I’ve learned e-lisp fairly well, and I can make adjustments in
rather advanced Emacs settings. But to get to that point, I had to
read a great deal of documentation and spend a lot of time figuring
out all the things that “go without saying.”

“It demanded some sweating, but I feel this is my kind of tool.
It didn’t appeal to many of my colleagues, though. This is most
likely due to the fact that some people just don’t care about
details. They only want to keep it simple. Instead of Ctrl-X O to
change frame, they want a button click on the mouse. Instead of
Ctrl-X F to read a file into the buffer, choose file menu and click
on open.

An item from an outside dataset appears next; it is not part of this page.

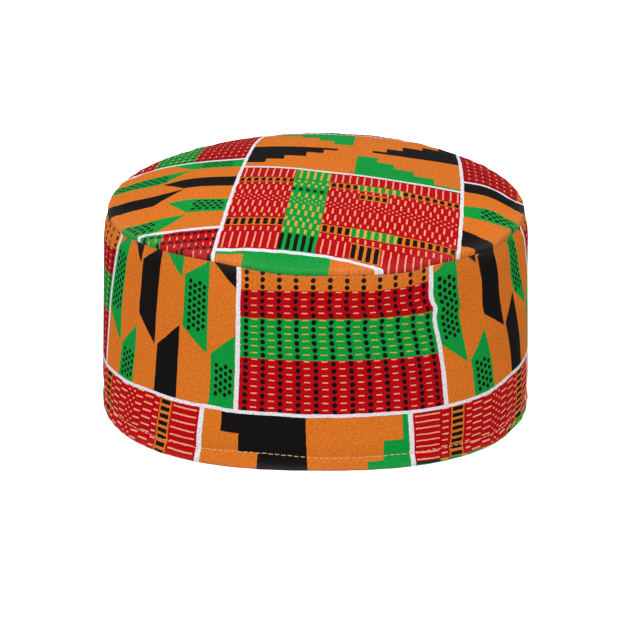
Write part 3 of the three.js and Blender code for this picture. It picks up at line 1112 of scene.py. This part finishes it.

Preferably, the menus have big, multi-colored icons that
in some way represent the action.”

“My colleagues don’t care about the fact that I can tinker with
Emacs until Ctrl-X O means “open new frame, find three random
files, dump some memory to them, save them in my home directory and
then send them as email to all my relatives” for the simple reason
that they don’t need it. Fair enough — they simply don’t
care.”

Most people who use computers don’t care how computers work
or how to use them aside from the simple tasks for which they were
put there. “I want spreadsheet to do my accounting. Why should I
ever learn how to configure network adapters, change terminal
settings, or use vi to change init scripts?” The answer to that
question is, you don’t! That’s why we have sysadmins.